TASK TO CARRY OUT:
Set down the listing below verbatim, but only from its first line through the line containing "ORIGIN = VECTOR(0, 0, 0)".

GIVEN DATA:
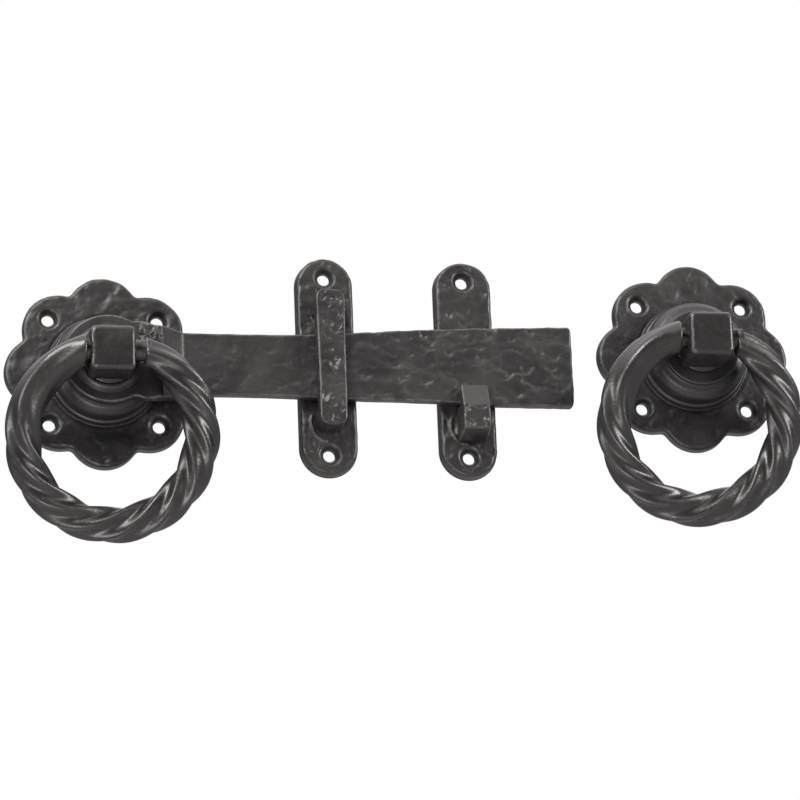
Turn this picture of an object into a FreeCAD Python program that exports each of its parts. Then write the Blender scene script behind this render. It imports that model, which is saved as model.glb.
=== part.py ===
import FreeCAD, Part
import math
import os
import Sketcher

# Ring-handled gate latch set, laid out on one vertical plane.
# The back faces of the four plates lie on y = 0 (the face of the gate), the fronts face -Y, +Z is up
# and the latch bar runs along +X.  The origin is the axis of the inner spindle on the gate face.
# Every depth below is measured from the gate face towards the front, as a positive number.

VECTOR = FreeCAD.Vector
X_AXIS = VECTOR(1, 0, 0)
Y_AXIS = VECTOR(0, 1, 0)
ORIGIN = VECTOR(0, 0, 0)

SIZES = {
    # roses: a ring of equal petals, a turned collar in the middle, hollow at the back
    "plate_thickness": 5.0,
    "petal_count": 8,
    "petal_radius": 14.2,
    "petal_ring_radius": 25.3,
    "screw_spacing": 43.5,
    "screw_hole_diameter": 5.0,
    "countersink_diameter": 10.0,
    "collar_base_radius": 22.0,
    "collar_top_radius": 15.7,
    "collar_height": 18.0,
    "collar_foot": 2.4,
    "collar_bulge_radius": 20.0,
    "collar_lip": 1.8,
    "recess_radius": 13.5,
    "recess_depth": 12.0,
    # turning bosses
    "journal_radius": 8.0,
    "running_clearance": 0.05,
    "face_gap": 0.2,
    "neck_radius": 10.8,
    "neck_length": 1.6,
    "head_base_side": 18.0,
    "head_front_side": 17.2,
    "head_depth": 17.6,
    "head_rounding": 1.5,
    "inner_pin_rise": 8.2,
    "outer_pin_rise": 9.0,
    "tenon_side": 14.0,
    "shank_end": 2.0,
    # retaining washer and spring clip behind each rose
    "washer_radius": 12.0,
    "washer_thickness": 1.5,
    "clip_radius": 10.2,
    "clip_thickness": 1.2,
    "clip_opening": 40.0,
    "groove_cut": 0.8,
    # square spindle and the pin that fixes it in the inner boss
    "spindle_side": 8.0,
    "socket_clearance": 0.1,
    "socket_floor": 16.0,
    "spindle_reach": 65.0,
    "spindle_pin_radius": 1.5,
    "spindle_pin_depth": 4.4,
    # rings and their pivot pins
    "ring_radius": 35.0,
    "end_drop": 0.3,
    "rod_radius": 7.4,
    "rod_end_radius": 6.8,
    "ring_side_gap": 2.5,
    "taper_angle": 32.0,
    "pin_radius": 4.2,
    "pin_grip": 2.5,
    "inner_ring_slide": 1.2,
    "inner_ring_shift": 1.0,
    "outer_ring_slide": 0.0,
    "outer_ring_shift": -2.4,
    # latch bar
    "hub_radius": 18.0,
    "hub_thickness": 4.4,
    "bar_thickness": 4.5,
    "bar_clearance": 1.0,
    "bar_length": 188.5,
    "bar_corner": 2.0,
    "step_start": 19.5,
    "step_end": 31.0,
    "tail_bottom": 16.4,
    "tail_top": 15.9,
    "arm_bottom": 10.4,
    "arm_top": 15.3,
    "flare_start": 68.0,
    "flare_middle": 128.0,
    "flare_middle_top": 19.2,
    "tip_bottom": 12.7,
    "tip_top": 21.4,
    "lug_start": 12.0,
    "lug_end": 22.2,
    "lug_bottom": 4.5,
    "lug_rise": 9.5,
    # guide and catch brackets
    "bracket_width": 23.6,
    "bracket_length": 91.2,
    "bracket_screw_inset": 8.6,
    "guide_x": 89.5,
    "guide_z": 4.6,
    "catch_x": 146.0,
    "catch_z": 4.5,
    "front_depth": 17.5,
    "strap_gap": 0.9,
    "loop_width": 11.0,
    "loop_length": 57.0,
    "loop_leg": 8.2,
    "loop_corner": 3.4,
    "hook_width": 10.4,
    "hook_offset": 0.9,
    "hook_top": 5.0,
    "hook_tip_depth": 13.2,
    "hook_ramp_end": 15.0,
    "hook_bottom": 24.2,
    "hook_flare": 2.6,
    "seat_gap": 0.3,
    # outer handle
    "outer_distance": 51.5,
    "outer_z": 11.4,
}

# Levels that follow from the sizes above, kept as cells so that every piece reads the same one.
LEVELS = {
    "hub_back": "=collar_height + face_gap",
    "hub_front": "=hub_back + hub_thickness",
    "inner_head_base": "=hub_front + neck_length",
    "outer_head_base": "=collar_height + face_gap + neck_length",
    "inner_pin_depth": "=inner_head_base + inner_pin_rise",
    "outer_pin_depth": "=outer_head_base + outer_pin_rise",
    "head_front": "=outer_head_base + head_depth",
    "groove_radius": "=journal_radius - groove_cut",
    "washer_front": "=recess_depth - face_gap",
    "clip_front": "=washer_front - washer_thickness - face_gap / 2",
    "bar_back": "=plate_thickness + bar_clearance",
    "bar_front": "=bar_back + bar_thickness",
    "strap_back": "=bar_front + strap_gap",
    "step_run": "=step_end - step_start",
    "step_fall": "=hub_front - bar_front",
    "step_length": "=sqrt(step_run * step_run + step_fall * step_fall)",
    "bar_bottom_at_hook":
        "=arm_bottom + (tip_bottom - arm_bottom) * (catch_x + hook_offset + hook_width / 2 - flare_start)"
        " / (bar_length - flare_start)",
    "ring_opening": "=head_base_side + 2 * ring_side_gap",
    "ring_drop": "=sqrt(ring_radius * ring_radius - ring_opening * ring_opening / 4) + end_drop",
    "ring_reach": "=ring_drop + ring_radius",
    "inner_lean": "=asin((inner_pin_depth - rod_radius) / ring_reach)",
    "outer_lean": "=asin((outer_pin_depth - rod_radius) / ring_reach)",
    "inner_right_end": "=ring_opening / 2 + inner_ring_slide",
    "inner_left_end": "=ring_opening / 2 - inner_ring_slide",
    "outer_right_end": "=ring_opening / 2 + outer_ring_slide",
    "outer_left_end": "=ring_opening / 2 - outer_ring_slide",
    "bracket_screw_spacing": "=bracket_length - 2 * bracket_screw_inset",
    "outer_x": "=bar_length + outer_distance",
}

doc = FreeCAD.newDocument("gate_latch")
sheet = doc.addObject("Spreadsheet::Sheet", "sizes")


def fill_sheet():
    """Write each size and each derived level into its own cell, with its name as the alias."""
    for row, (alias, value) in enumerate(list(SIZES.items()) + list(LEVELS.items()), start=1):
        sheet.set(f"A{row}", alias)
        sheet.set(f"B{row}", str(value))
        sheet.setAlias(f"B{row}", alias)
    doc.recompute()


def bind(item, **expressions):
    """Bind properties to expressions; a double underscore in the name stands for a dot."""
    for name, expression in expressions.items():
        item.setExpression(name.replace("__", "."), expression)


def place(item, across="0", depth="0", height="0"):
    """Stand an item at x = across, y = -depth, z = height."""
    bind(item, Placement__Base__x=across, Placement__Base__y=f"-({depth})", Placement__Base__z=height)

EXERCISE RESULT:
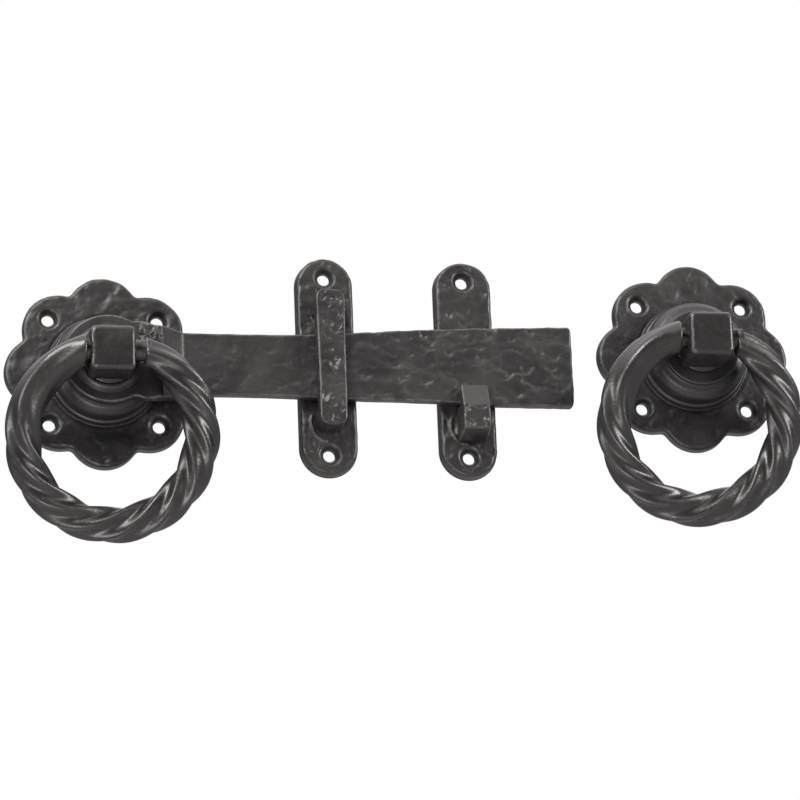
Turn this picture of an object into a FreeCAD Python program that exports each of its parts. Then write the Blender scene script behind this render. It imports that model, which is saved as model.glb.
=== part.py ===
import FreeCAD, Part
import math
import os
import Sketcher

# Ring-handled gate latch set, laid out on one vertical plane.
# The back faces of the four plates lie on y = 0 (the face of the gate), the fronts face -Y, +Z is up
# and the latch bar runs along +X.  The origin is the axis of the inner spindle on the gate face.
# Every depth below is measured from the gate face towards the front, as a positive number.

VECTOR = FreeCAD.Vector
X_AXIS = VECTOR(1, 0, 0)
Y_AXIS = VECTOR(0, 1, 0)
ORIGIN = VECTOR(0, 0, 0)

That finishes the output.